Grace Beahm // The Post and Courier

Bus driver Tanya Davis raises the wheelchair ramp for bride Shalanda Manigault, formerly Shalanda Ellis, after she married Richard Manigault Jr., who is holding their1-year-old daughter Shakara, on Saturday at Eastside Missionary Baptist Church.

It wasn't quite Cinderella's carriage, but not all of us have fairy godmothers. Shalanda Ellis rode a bus to her wedding, and it was just as magical as ever.

Ellis, 32, has been in a wheelchair since she was hospitalized for lupus in 2006, and has been riding a CARTA Tel-A-Ride vehicle almost every day since she was released. She has taken it to doctor's appointments, to the grocery store and to church every Sunday. But on Saturday, Ellis took the best bus ride of her life.

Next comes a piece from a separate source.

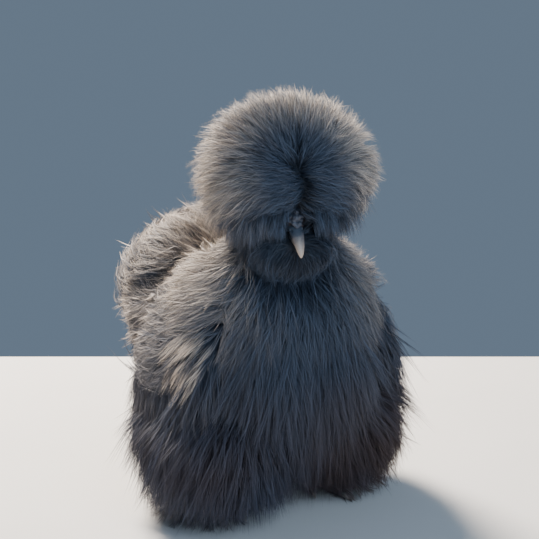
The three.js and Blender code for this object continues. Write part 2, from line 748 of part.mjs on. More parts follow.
function addTailTier(pieces, { count, from, spread, wide, length, width, raise }, draw) {
  for (let i = 0; i < count; i += 1) {
    const share = i / (count - 1) - 0.5;
    const fan = spread * share;
    const own = length * (1 + 0.07 * draw());
    const ahead = TAIL_AXIS.clone().applyAxisAngle(vec(1, 0, 0), raise);
    const over = vec(1, 0, 0).cross(ahead);
    ahead.applyAxisAngle(over, -0.5 * fan);
    const across = ahead.clone().cross(over).normalize();
    const start = from.clone().add(vec(wide * share, 0, -14 * share * share * 2));
    const sag = over.clone().multiplyScalar(-0.14 * own);
    const path = [0, 0.33, 0.67, 1].map((s) =>
      start.clone().addScaledVector(ahead, own * (s - 0.1)).addScaledVector(sag, s * s),
    );
    const acrosses = path.map((_, k) => tipped(across, path, k, 0.2 - 1.1 * share));
    pieces.addLock({ path, acrosses }, VANE, width, 1.8);
  }
}

// Locks in rings cover the tail's round end: how far along the spindle, how far they splay from
// the tail's axis, and how many stand all round. The topmost give way to the vanes.
const TAIL_RINGS = [
  { t: 0.915, splay: 0.45, count: 13, length: 44 },
  { t: 0.96, splay: 0.35, count: 9, length: 40 },
  { t: 0.985, splay: 0.15, count: 5, length: 36 },
];
function addTailRing(pieces, { t, splay, count, length }, draw) {
  for (let i = 0; i < count; i += 1) {
    const turn = (TAU * (i + 0.5 * (count % 2))) / count;
    if (Math.cos(turn) > 0.6) continue;
    const outward = body.point(t, turn).sub(body.point(t, turn + Math.PI)).normalize();
    const ahead = TAIL_AXIS.clone().addScaledVector(outward, splay + 0.05 * draw()).normalize();
    const start = body.point(t, turn).addScaledVector(outward, -3);
    const own = length * (1 + 0.1 * draw());
    const path = [0, 0.33, 0.67, 1].map((s) =>
      start.clone().addScaledVector(ahead, own * (s - 0.12)).add(vec(0, 0, -14 * s * s)),
    );
    const acrosses = path.map(() => ahead.clone().cross(outward).normalize());
    pieces.addLock({ path, acrosses }, LOCK, 20, 2.6);
  }
}

function addTail() {
  const tail = new Pieces().add(bodyCore(TORSO_END + HALF_CUT, 0.999, 5, 16));
  const draw = drawsFrom(71);
  for (const tier of TAIL_TIERS) addTailTier(tail, tier, draw);
  for (const ring of TAIL_RINGS) addTailRing(tail, ring, draw);
  addNode("tail", tail);
}

// Legs: a drumstick with hanging locks, a feathered shank, and a foot with five toes.
class Limb extends Surface {
  constructor(points, radii) {
    super(0, 1);
    this.line = new THREE.CatmullRomCurve3(points);
    const ovals = radii.map(([aside, ahead]) => vec(aside, ahead, 0));
    this.radii = new THREE.CatmullRomCurve3(ovals, false, "catmullrom", 0.5);
  }
  pointInside(t, turn, grow = 0) {
    const tangent = this.line.getTangent(t);
    const side = vec(1, 0, 0).addScaledVector(tangent, -tangent.x).normalize();
    const up = side.clone().cross(tangent);
    const { x: aside, y: ahead } = this.radii.getPoint(t);
    return this.line
      .getPoint(t)
      .addScaledVector(side, (aside + grow) * Math.sin(turn))
      .addScaledVector(up, (ahead + grow) * Math.cos(turn));
  }
}

const FLOOR_BLOCK = solidFromGeometry(new THREE.BoxGeometry(600, 600, 40).translate(0, 0, -20));
const onFloor = (solid) => solid.subtract(FLOOR_BLOCK);

const HIP = (side) => vec(side * 44, -6, 77);
const KNEE = (side) => vec(side * 46, -5, 58);
const HOCK = (side) => vec(side * 40, 8, 34);
const ANKLE = (side) => vec(side * 36, 6, 11);
const THIGH_OVALS = [[33, 46], [34, 45], [18, 24]]; // half width and half depth at each joint

function addThigh(name, side, seed) {
  const limb = new Limb([HIP(side), KNEE(side), HOCK(side)], THIGH_OVALS);
  const thigh = new Pieces().add((grow) => spindle(limb, 0, 1, { rings: 4, sides: 12, grow }));
  const shows = (t, turn) => {
    const { x, z } = limb.point(t, turn);
    return z > 30 && side * x > (z > 62 ? 36 : 14);
  };
  const region = { from: 0.15, to: 0.9, alongGap: 26, acrossGap: 25, keep: shows };
  const specAt = () => ({ length: 52, rise: 17, width: 29, thick: 2.8 });
  addCoat(thigh, limb, region, specAt, seed, hangingPath);
  addNode(name, thigh);
}

function addShank(name, side, seed) {
  const middle = HOCK(side).lerp(ANKLE(side), 0.5);
  const radii = [1.5, 0, 0.5].map((extra) => [SHANK_RADIUS + extra, SHANK_RADIUS + extra]);
  const limb = new Limb([HOCK(side), middle, ANKLE(side)], radii);
  const shank = new Pieces().add((grow) => spindle(limb, 0, 1, { rings: 3, sides: 8, grow }));
  const outer = side > 0 ? [radians(10), radians(190)] : [radians(170), radians(350)];
  const region = { from: 0.15, to: 0.5, turnFrom: outer[0], turnTo: outer[1], alongGap: 10, acrossGap: 10 };
  const specAt = () => ({ length: 22, rise: 22, width: 13, thick: 1.8, droop: 0, sink: 2.5 });
  addCoat(shank, limb, region, specAt, seed);
  shank.solids = shank.solids.map(onFloor);
  addNode(name, shank);
}

// Toes: degrees from straight ahead towards the outside, length as a share, and root radius.
const TOES = [
  { name: "inner", out: -24, share: 0.78, radius: 3.6, arch: 0 },
  { name: "middle", out: 4, share: 1, radius: 4, arch: 0 },
  { name: "outer", out: 30, share: 0.84, radius: 3.7, arch: 0 },
  { name: "hind", out: -158, share: 0.42, radius: 3.2, arch: 0 },
  { name: "fifth", out: -132, share: 0.42, radius: 2.8, arch: 0.8 },
];
const CLAW_LENGTH = 8;
const PALM_HEIGHT = 6.2;

function toePath(side, { out, share, radius, arch }) {
  const length = share * MIDDLE_TOE_LENGTH;
  const turn = radians(out);
  const ahead = vec(side * Math.sin(turn), -Math.cos(turn), 0);
  const resting = 0.78 * radius;
  return [0, 0.35, 0.7, 1].map((s) => {
    const height = arch
      ? PALM_HEIGHT + arch * length * s * s
      : THREE.MathUtils.lerp(PALM_HEIGHT, resting, Math.min(1, 1.6 * s));
    return ANKLE(side).addScaledVector(ahead, length * s).setZ(height);
  });
}

function addFoot(name, side, seed) {
  const foot = new Pieces();
  foot.add((grow) =>
    ellipsoid(ANKLE(side).setZ(7.2), grownBy(vec(7.5, 8, 7.6), grow), new THREE.Matrix4(), 8, 6),
  );
  for (const toe of TOES) {
    const radii = [1.15, 1, 0.92, 0.72].map((share) => [share * toe.radius, share * toe.radius]);
    const limb = new Limb(toePath(side, toe), radii);
    foot.add((grow) => spindle(limb, 0, 1, { rings: 3, sides: 5, grow }));
  }
  addFootPlumes(foot, side, seed);
  foot.solids = foot.solids.map(onFloor);
  addNode(name, foot);
  for (const toe of TOES) addClaw(name.replace("foot", "claw") + "_" + toe.name, side, toe);
}

function addClaw(name, side, toe) {
  const path = toePath(side, toe);
  const ahead = path[3].clone().sub(path[2]).normalize();
  const base = path[3].clone().addScaledVector(ahead, -1.5);
  const bend = vec(0, 0, (toe.arch ? 0.25 : -0.12) * CLAW_LENGTH);
  const points = [0, 0.4, 0.75, 1].map((s) =>
    base.clone().addScaledVector(ahead, CLAW_LENGTH * s).addScaledVector(bend, s * s),
  );
  const acrosses = points.map(() => ahead.clone().cross(UP).normalize());
  const claw = (grow) => onFloor(blade(points, acrosses, [3.4, 3, 1.9], [3.6, 3.2, 2.1], grow));
  addNode(name, new Pieces().add(claw));
}

// Feathers of the foot spread outwards and forwards, just clear of the floor.
const FOOT_PLUMES = 7;
function addFootPlumes(pieces, side, seed) {
  const draw = drawsFrom(seed);
  for (let i = 0; i < FOOT_PLUMES; i += 1) {
    const share = i / (FOOT_PLUMES - 1);
    const turn = radians(THREE.MathUtils.lerp(10, 125, share));
    const ahead = vec(side * Math.sin(turn), -Math.cos(turn), 0);
    const across = vec(Math.cos(turn), side * Math.sin(turn), 0).multiplyScalar(side);
    const tier = i % 2;
    const length = (46 + 5 * draw()) * (1 - 0.2 * Math.abs(share - 0.5));
    const base = ANKLE(side).setZ(9 + 3 * tier).addScaledVector(ahead, 2);
    const path = [0, 0.33, 0.67, 1].map((s) => {
      const height = (6 + 5 * tier) * s - (13 + 6 * tier) * s * s;
      return base.clone().addScaledVector(ahead, length * s).add(vec(0, 0, height));
    });
    const acrosses = path.map((_, k) => tipped(across, path, k, 0.15 * side));
    pieces.addLock({ path, acrosses }, LOCK, 14, 1.8);
  }
}

addEyes();
addHead();
addComb();
addBeak();
addCrest();
addBeard();
addNeck();
addWing("wing_right", -1, 41);
addWing("wing_left", 1, 43);
addTail();
addTorso();
addThigh("thigh_right", -1, 51);
addThigh("thigh_left", 1, 53);
addShank("shank_right", -1, 55);
addShank("shank_left", 1, 57);
addFoot("foot_right", -1, 61);
addFoot("foot_left", 1, 63);

// Materials: slate plumage with warm tips, mulberry skin, slate beak with a horn tip
const MATERIALS = {
  plumage: new THREE.MeshStandardMaterial({ color: 0x3d4148, roughness: 0.95, metalness: 0 }),
  skin: new THREE.MeshStandardMaterial({ color: 0x1d1c24, roughness: 0.7, metalness: 0 }),
  beak: new THREE.MeshStandardMaterial({ color: 0x857c76, roughness: 0.5, metalness: 0 }),
  comb: new THREE.MeshStandardMaterial({ color: 0x33272f, roughness: 0.6, metalness: 0 }),
  eye: new THREE.MeshStandardMaterial({ color: 0x0a0808, roughness: 0.1, metalness: 0 }),
  claw: new THREE.MeshStandardMaterial({ color: 0x5c5a5e, roughness: 0.45, metalness: 0 }),
};

function materialFor(name) {
  if (name.startsWith("eye")) return MATERIALS.eye;
  if (name.startsWith("beak")) return MATERIALS.beak;
  if (name.startsWith("claw")) return MATERIALS.claw;
  if (name === "comb") return MATERIALS.comb;
  if (name === "head") return MATERIALS.skin;
  return MATERIALS.plumage;
}

// Scene graph: the head's nodes hang in a group with its place and turn.
const bird = new THREE.Group();
const headGroup = new THREE.Group();
headMatrix.decompose(headGroup.position, headGroup.quaternion, headGroup.scale);
bird.add(headGroup);
const HEAD_NODES = ["head", "crest", "beard", "comb", "beak_upper", "beak_lower", "eye_right", "eye_left"];

for (const [name, { solid }] of made) {
  const { vertProperties, triVerts, numProp } = solid.getMesh();
  const positions = new Float32Array((vertProperties.length / numProp) * 3);
  for (let i = 0; i < positions.length / 3; i += 1) {
    positions.set(vertProperties.subarray(i * numProp, i * numProp + 3), i * 3);
  }
  const geometry = new THREE.BufferGeometry();
  geometry.setAttribute("position", new THREE.BufferAttribute(positions, 3));
  geometry.setIndex(new THREE.BufferAttribute(triVerts, 1));
  const inHead = HEAD_NODES.includes(name);
  if (inHead) geometry.applyMatrix4(headMatrix.clone().invert());
  geometry.computeVertexNormals();
  const mesh = new THREE.Mesh(geometry, materialFor(name));
  mesh.name = name;
  (inHead ? headGroup : bird).add(mesh);
}

// The origin is on the floor, under the middle of the bird's bounding box.
const standing = new THREE.Box3().setFromObject(bird, true);
const middle = standing.getCenter(vec(0, 0, 0));
bird.position.set(-middle.x, -middle.y, -standing.min.z);

export default bird;
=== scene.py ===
# A silkie hen standing still with her head lowered and turned, life size, in metres.
# One skin carries the whole bird. Her plumage is mesh: fine strands in tufts, and silky plumes
# on the wings, tail and feet. Beak, comb, eyes and claws are pieces of their own.
import math

import bpy
import numpy as np
from mathutils import Matrix, Vector
from mathutils.bvhtree import BVHTree


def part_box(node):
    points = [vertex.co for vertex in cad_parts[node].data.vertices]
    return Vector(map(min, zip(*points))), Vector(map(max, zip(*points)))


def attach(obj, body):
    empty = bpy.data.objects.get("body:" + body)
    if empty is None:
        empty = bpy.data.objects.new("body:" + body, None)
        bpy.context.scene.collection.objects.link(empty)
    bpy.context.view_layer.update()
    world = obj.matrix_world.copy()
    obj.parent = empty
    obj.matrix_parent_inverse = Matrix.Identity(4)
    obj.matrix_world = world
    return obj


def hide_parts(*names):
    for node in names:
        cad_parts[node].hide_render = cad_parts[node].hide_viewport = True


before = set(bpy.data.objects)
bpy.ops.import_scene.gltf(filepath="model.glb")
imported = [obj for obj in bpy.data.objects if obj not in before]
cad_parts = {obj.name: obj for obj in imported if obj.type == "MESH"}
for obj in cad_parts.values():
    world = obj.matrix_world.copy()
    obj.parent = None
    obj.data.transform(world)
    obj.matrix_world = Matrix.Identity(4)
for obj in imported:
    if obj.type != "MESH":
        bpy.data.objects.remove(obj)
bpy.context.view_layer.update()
rng = np.random.default_rng(7)

# Driving dimensions, the same as the solids'
WIDE = 0.067  # half the body's width
DEEP = 0.104  # its depth
COAT = 0.021
SKULL_RADII = (0.0135, 0.020, 0.0145)
CREST_COAT = 0.025
BEARD_COAT = 0.017
SHANK_RADIUS = 0.0055
MIDDLE_TOE_LENGTH = 0.040
SKIN_DEPTH = 0.001

# Spine from the skull to the tail root: place, half width, depth to the back and to the front
STATIONS = [
    (-0.014, -0.045, 0.197, 0.25 * WIDE, 0.15 * DEEP, 0.15 * DEEP),
    (-0.010, -0.041, 0.177, 0.37 * WIDE, 0.22 * DEEP, 0.20 * DEEP),
    (-0.004, -0.029, 0.150, 0.74 * WIDE, 0.33 * DEEP, 0.45 * DEEP),
    (0, -0.006, 0.117, 0.98 * WIDE, 0.42 * DEEP, 0.55 * DEEP),
    (0, 0.029, 0.109, WIDE, 0.47 * DEEP, 0.52 * DEEP),
    (0, 0.065, 0.125, 0.95 * WIDE, 0.46 * DEEP, 0.46 * DEEP),
    (0, 0.096, 0.148, 0.74 * WIDE, 0.34 * DEEP, 0.32 * DEEP),
]
NECK_LIE = math.radians(-74)
TAIL_LIE = math.radians(34)
TAIL_ROUNDING = 0.09
NECK_END = 0.3  # where the neck's coat ends and the rump's begins, as shares of the spine
RUMP = 0.84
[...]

Around 11 a.m. on a beautiful summer day, the bus stopped by Ellis' home in North Charleston and slowly lifted the excited bride-to-be inside to drive her to her wedding at Eastside Missionary Baptist Church.

There, Ellis wed Richard Manigault Jr., 44, who met Ellis in 1997.

"When she got sick it was real rough at the time, and there was a lot of praying, and I don't really like to talk about it so much because it brings tears to my eyes, but you know, this is my baby, this is something that the Lord has put together here," Manigault said after the wedding. "When she got sick I was like her doctor and her nurse and I took care of her totally, 100 percent. We went through some real rough times, but prayer overcomes everything, I believe. God brought us through."

Manigault said it took doctors almost three months to diagnose Ellis with lupus, an autoimmune disease. The disease immobilized Ellis and put her in the intensive care unit. Manigault said if doctors had diagnosed her sooner she would still be walking.

"I see myself coming out of (my chair)" Ellis said. "I've come a long way -- at first I wasn't in a chair, I couldn't really do anything. Therapy helped a lot."

After the ceremony, the newly wed Shalanda Manigault, her husband and their children were picked up by the bus again to be taken to the wedding reception at the Arabian Temple on Rivers Avenue. And, although the Manigaults said they are thankful for the opportunity the service provides, they did say there was a downside to being a "Tel-A-Ride Bride."

The bus was more than 10 minutes late to pick up them for the reception, and Shalanda Manigault said the service had promised it would be prompt on her wedding day.

Also, although the family got a free ride Saturday, Richard Manigault said it cost them $3.50 each to ride on other days.

Theresa Ravenel, who arrived on time in the morning to chauffeur Shalanda to her wedding, said she had transported Ellis for about three years. She said her favorite part of being a Tel-A-Ride driver was being able to help those unable to help themselves.

"Just because they're in a wheelchair doesn't mean they don't need help from others," Ravenel said. "I feel honored to be able to help her in her situation."